Elle fait valoir que selon l'un des rapports, l'expertise était "limitée"
par le petit nombre des signatures disponibles à fin de comparaison,
et que selon l'autre rapport, il était encore nécessaire d'examiner
"tous les cartons de signature" pertinents et détenus par la banque de la
société concernée. Elle en déduit qu'il subsiste un doute sur le défaut
d'authenticité de la signature et que le Tribunal cantonal s'est donc
contenté d'une simple vraisemblance de la contrefaçon, alors qu'il eût
incombé à la demanderesse de la prouver entièrement. Elle reproche aussi
à ce tribunal d'avoir d'emblée écarté les témoignages produits par elle
au motif que leurs auteurs étaient impliqués dans la cause pénale.

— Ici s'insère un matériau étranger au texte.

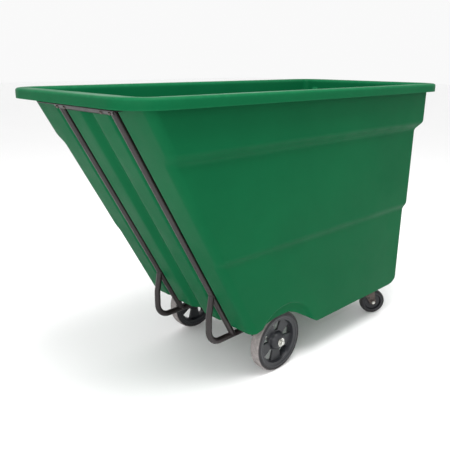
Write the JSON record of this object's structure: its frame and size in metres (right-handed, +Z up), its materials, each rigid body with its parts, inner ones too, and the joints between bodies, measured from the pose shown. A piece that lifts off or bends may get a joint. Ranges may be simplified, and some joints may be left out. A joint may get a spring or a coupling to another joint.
{
  "type": "tilt truck",
  "caption": "Open moulded tub with a sloped dump chute on a tube frame, two large wheels on an axle and swivel casters at the back.",
  "frame": {"origin": "centre of the overall box at floor level", "axes": "+X forward to the dump chute, +Y to the truck's left, +Z up"},
  "size_m": [1.76, 0.84, 1.17],
  "materials": {
    "tub_plastic": "satin moulded polyethylene",
    "frame_paint": "satin dark brown-black paint",
    "wheel_plastic": "moulded charcoal plastic",
    "tread_rubber": "matte grey tread",
    "caster_rubber": "matte dark tread",
    "zinc_steel": "zinc plated",
    "bush_nylon": "natural nylon"
  },
  "bodies": {
    "frame": {"tub": "tub_plastic", "rail_left": "frame_paint", "slope_tube_left": "frame_paint", "hanger_left": "frame_paint", "caster_plate_left": "zinc_steel", "king_pin_left": "zinc_steel", "caster_balls_left": "zinc_steel", "rail_right": "frame_paint", "slope_tube_right": "frame_paint", "hanger_right": "frame_paint", "caster_plate_right": "zinc_steel", "king_pin_right": "zinc_steel", "caster_balls_right": "zinc_steel", "front_bar": "frame_paint", "rear_plate": "frame_paint", "middle_plate": "frame_paint", "cross_tube": "frame_paint", "rail_caps": "wheel_plastic", "axle": "zinc_steel", "axle_washers": "zinc_steel", "axle_spacers": "zinc_steel", "cotter_pins": "zinc_steel", "plate_bolts": "zinc_steel", "plate_nuts": "zinc_steel", "floor_washers": "zinc_steel", "floor_bolts": "zinc_steel", "floor_nuts": "zinc_steel", "bar_bolts": "zinc_steel", "bar_washers": "zinc_steel", "bar_nuts": "zinc_steel", "bar_spacers": "zinc_steel"},
    "main_wheel_left": {"wheel_left": "wheel_plastic", "tyre_left": "tread_rubber", "bushes_left": "bush_nylon"},
    "caster_swivel_left": {"fork_left": "zinc_steel", "caster_sleeve_left": "zinc_steel", "caster_bolt_left": "zinc_steel", "caster_nut_left": "zinc_steel"},
    "caster_roll_left": {"caster_wheel_left": "wheel_plastic", "caster_tyre_left": "caster_rubber"},
    "main_wheel_right": {"wheel_right": "wheel_plastic", "tyre_right": "tread_rubber", "bushes_right": "bush_nylon"},
    "caster_swivel_right": {"fork_right": "zinc_steel", "caster_sleeve_right": "zinc_steel", "caster_bolt_right": "zinc_steel", "caster_nut_right": "zinc_steel"},
    "caster_roll_right": {"caster_wheel_right": "wheel_plastic", "caster_tyre_right": "caster_rubber"}
  },
  "joints": [
    {"name": "main_wheel_spin_left", "type": "hinge", "parent": "frame", "child": "main_wheel_left", "pos_m": [0.115, 0.269, 0.13], "axis": [0, 1, 0], "continuous": true},
    {"name": "caster_turn_left", "type": "hinge", "parent": "frame", "child": "caster_swivel_left", "pos_m": [-0.63, 0.232, 0.14], "axis": [0, 0, 1], "continuous": true},
    {"name": "caster_spin_left", "type": "hinge", "parent": "caster_swivel_left", "child": "caster_roll_left", "pos_m": [-0.65758, 0.25355, 0.0635], "axis": [0.6157, 0.788, 0], "continuous": true},
    {"name": "main_wheel_spin_right", "type": "hinge", "parent": "frame", "child": "main_wheel_right", "pos_m": [0.115, -0.269, 0.13], "axis": [0, 1, 0], "continuous": true},
    {"name": "caster_turn_right", "type": "hinge", "parent": "frame", "child": "caster_swivel_right", "pos_m": [-0.63, -0.232, 0.14], "axis": [0, 0, 1], "continuous": true},
    {"name": "caster_spin_right", "type": "hinge", "parent": "caster_swivel_right", "child": "caster_roll_right", "pos_m": [-0.65758, -0.25355, 0.0635], "axis": [0.6157, -0.788, 0], "continuous": true}
  ]
}
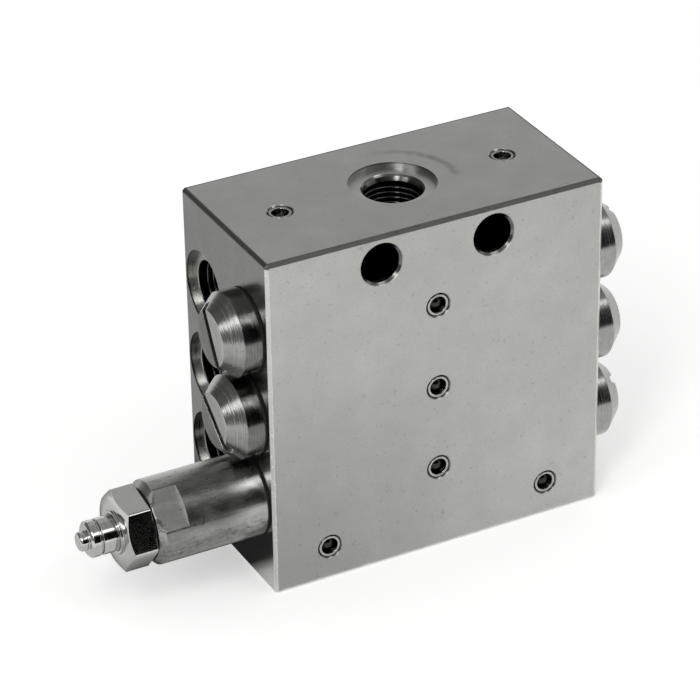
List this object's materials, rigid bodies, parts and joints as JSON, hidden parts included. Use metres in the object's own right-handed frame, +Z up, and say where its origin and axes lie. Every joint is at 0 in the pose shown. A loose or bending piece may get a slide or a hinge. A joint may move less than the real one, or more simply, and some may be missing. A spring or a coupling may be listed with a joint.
{
  "type": "lubricant divider block",
  "caption": "Steel progressive lubricant divider block with a threaded inlet on top, side outlets, slotted piston bore plugs and a sliding stroke indicator pin.",
  "frame": {"origin": "centre of the block's bottom face", "axes": "+Z up, out of the inlet; +X along the pistons, away from the indicator; +Y from the front face to the back face"},
  "size_m": [0.0963, 0.03, 0.06],
  "materials": {
    "block_steel": "ground and zinc plated, satin, light grey",
    "plug_steel": "turned, bright, with fine turning rings",
    "housing_steel": "plated, mottled, streaked along its length",
    "gland_steel": "plated, smooth, satin",
    "pin_steel": "turned and polished",
    "piston_steel": "hardened and ground",
    "sleeve_steel": "bright turned steel",
    "ball_steel": "polished hardened steel",
    "seal": "matt black rubber"
  },
  "bodies": {
    "root": {"block": "block_steel", "end_plug_left_top": "plug_steel", "end_plug_left_middle": "plug_steel", "end_plug_right_top": "plug_steel", "end_plug_right_middle": "plug_steel", "end_plug_right_bottom": "plug_steel", "seal_ring_left_bottom": "seal", "seal_ring_left_middle": "seal", "seal_ring_left_top": "seal", "seal_ring_right_bottom": "seal", "seal_ring_right_middle": "seal", "seal_ring_right_top": "seal", "indicator_housing": "housing_steel", "rod_seal": "seal", "gland_ring": "seal", "indicator_gland": "gland_steel", "sleeve_front_bottom": "sleeve_steel", "ball_front_bottom": "ball_steel", "sleeve_front_middle": "sleeve_steel", "ball_front_middle": "ball_steel", "sleeve_front_top": "sleeve_steel", "ball_front_top": "ball_steel", "sleeve_front_foot_left": "sleeve_steel", "ball_front_foot_left": "ball_steel", "sleeve_front_foot_right": "sleeve_steel", "ball_front_foot_right": "ball_steel", "sleeve_top_left": "sleeve_steel", "ball_top_left": "ball_steel", "sleeve_top_right": "sleeve_steel", "ball_top_right": "ball_steel"},
    "piston_top": {"piston_top": "piston_steel"},
    "piston_middle": {"piston_middle": "piston_steel"},
    "piston_bottom": {"piston_bottom": "piston_steel", "indicator_pin": "pin_steel"}
  },
  "joints": [
    {"name": "piston_top_slide", "type": "slide", "parent": "root", "child": "piston_top", "axis": [-1, 0, 0], "range_m": [0, 0.0052]},
    {"name": "piston_middle_slide", "type": "slide", "parent": "root", "child": "piston_middle", "axis": [-1, 0, 0], "range_m": [0, 0.0052]},
    {"name": "piston_bottom_slide", "type": "slide", "parent": "root", "child": "piston_bottom", "axis": [-1, 0, 0], "range_m": [0, 0.0052]}
  ]
}
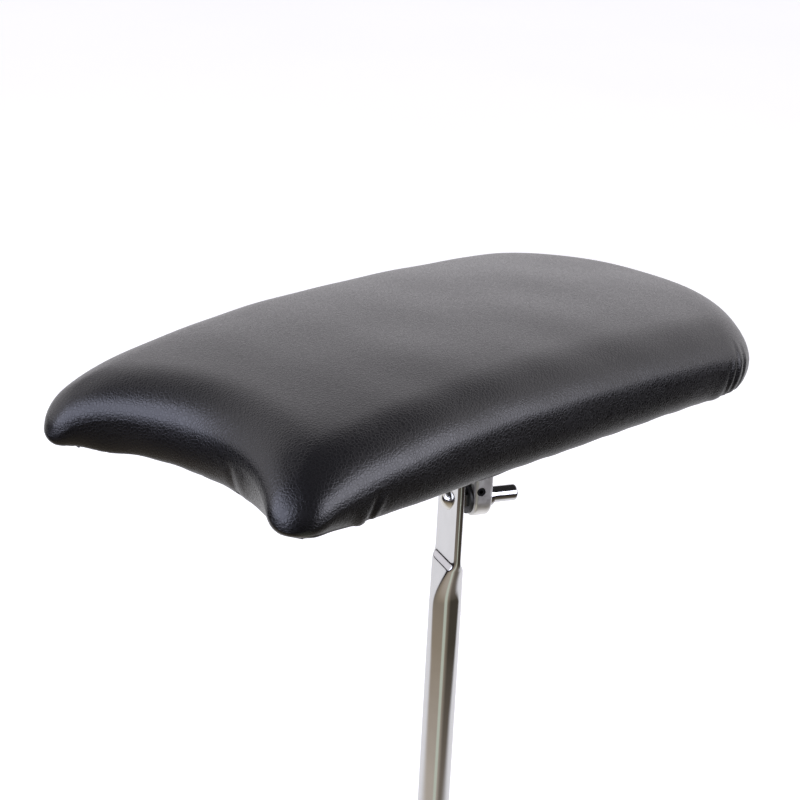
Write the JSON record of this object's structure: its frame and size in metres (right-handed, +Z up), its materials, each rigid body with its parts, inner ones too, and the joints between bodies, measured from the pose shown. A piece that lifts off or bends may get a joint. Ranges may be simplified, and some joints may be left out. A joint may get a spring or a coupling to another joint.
{
  "type": "padded armrest with post",
  "caption": "Black padded armrest, notched at one end and rounded at the other, on a chromed tube post with a clamped tilt pivot.",
  "frame": {"origin": "centre of the post's lower end, where it enters a socket", "axes": "+Z up along the post; +Y along the pad's long axis towards its rounded end; +X across the pad"},
  "size_m": [0.18, 0.345, 0.3172],
  "materials": {
    "cover": "black pebble-grained synthetic leather, semi-matt",
    "foam": "open-cell cushion foam",
    "board": "plain birch plywood",
    "dust_cloth": "black non-woven dust cloth",
    "staple": "galvanised wire",
    "zinc": "bright zinc plated",
    "bracket_steel": "black satin powder coat",
    "chrome": "polished chrome plate",
    "black_steel": "black oxide",
    "nylon": "natural nylon",
    "plug_plastic": "black polyethylene"
  },
  "bodies": {
    "post": {"post_tube": "chrome", "post_end_plug": "plug_plastic", "pivot_bolt": "chrome", "spacer_washer": "zinc", "jam_nut": "chrome"},
    "pad": {"pad_cover": "cover", "foam_core": "foam", "base_board": "board", "dust_cover": "dust_cloth", "hem_staples": "staple", "dust_cover_staples": "staple", "tee_nuts": "zinc", "bracket_screws": "zinc", "bracket_lock_washers": "zinc", "bracket_plate": "bracket_steel", "hinge_lug": "chrome", "lock_screw": "black_steel", "friction_washer": "nylon"},
    "clamp_washers": {"clamp_washer": "zinc", "spring_washer": "zinc"},
    "clamp_nut": {"barrel_nut": "chrome"}
  },
  "joints": [
    {"name": "pad_tilt", "type": "hinge", "parent": "post", "child": "pad", "pos_m": [0, 0, 0.215], "axis": [0.4415, 0.8973, 0], "range_deg": [-90, 90]},
    {"name": "clamp_travel", "type": "slide", "parent": "post", "child": "clamp_washers", "axis": [0.4415, 0.8973, 0], "range_m": [0, 0.002]},
    {"name": "clamp_turn", "type": "hinge", "parent": "clamp_washers", "child": "clamp_nut", "pos_m": [0, 0, 0.215], "axis": [0.4415, 0.8973, 0], "range_deg": [0, 720]}
  ],
  "couplings": [
    {"joint": "clamp_turn", "follows": "clamp_travel", "rad_per_m": 6283.2}
  ]
}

    Il ne ressort pas du jugement que le Tribunal cantonal ait
considéré la contrefaçon comme seulement vraisemblable, ce qui pourrait
effectivement aboutir à une violation de l'art. 8 CC (ATF 118 II 235
consid. 3c p. 339; 104 II 216 consid. 2c p. 220); ce tribunal retient
au contraire, sans exprimer aucun doute, que le billet à ordre est un
faux. Dans ces conditions, l'argumentation soumise au Tribunal fédéral ne
met en cause que l'appréciation des rapports d'expertise et l'appréciation
anticipée des témoignages, lesquelles ne sont ni l'une ni l'autre régies
par l'art. 8 CC (127 III 519 consid. 2a p. 522; 129 III 18 consid. 2.6
p. 24/25). Cette argumentation est par conséquent irrecevable à l'appui
du recours en réforme. L'état de faits est exempt de toute lacune en ce
qui concerne le défaut d'authenticité du billet à ordre, de sorte que,
contrairement à ladite argumentation, il n'y a pas lieu d'examiner si
l'art. 64 al. 2 OJ permettrait au Tribunal fédéral de le compléter sur
la base des témoignages précités.

    L'inauthenticité du billet à ordre est ainsi établie selon
une constatation qui lie le Tribunal fédéral (art. 63 al. 2 OJ), de
sorte que pour ce motif déjà, la demanderesse ne devait pas le paiement
qu'elle a fait le 3 mai 1994. Il n'est pas nécessaire de rechercher si ce
paiement était indu, au regard de l'art. 2 al. 2 CC, en raison d'autres
circonstances encore.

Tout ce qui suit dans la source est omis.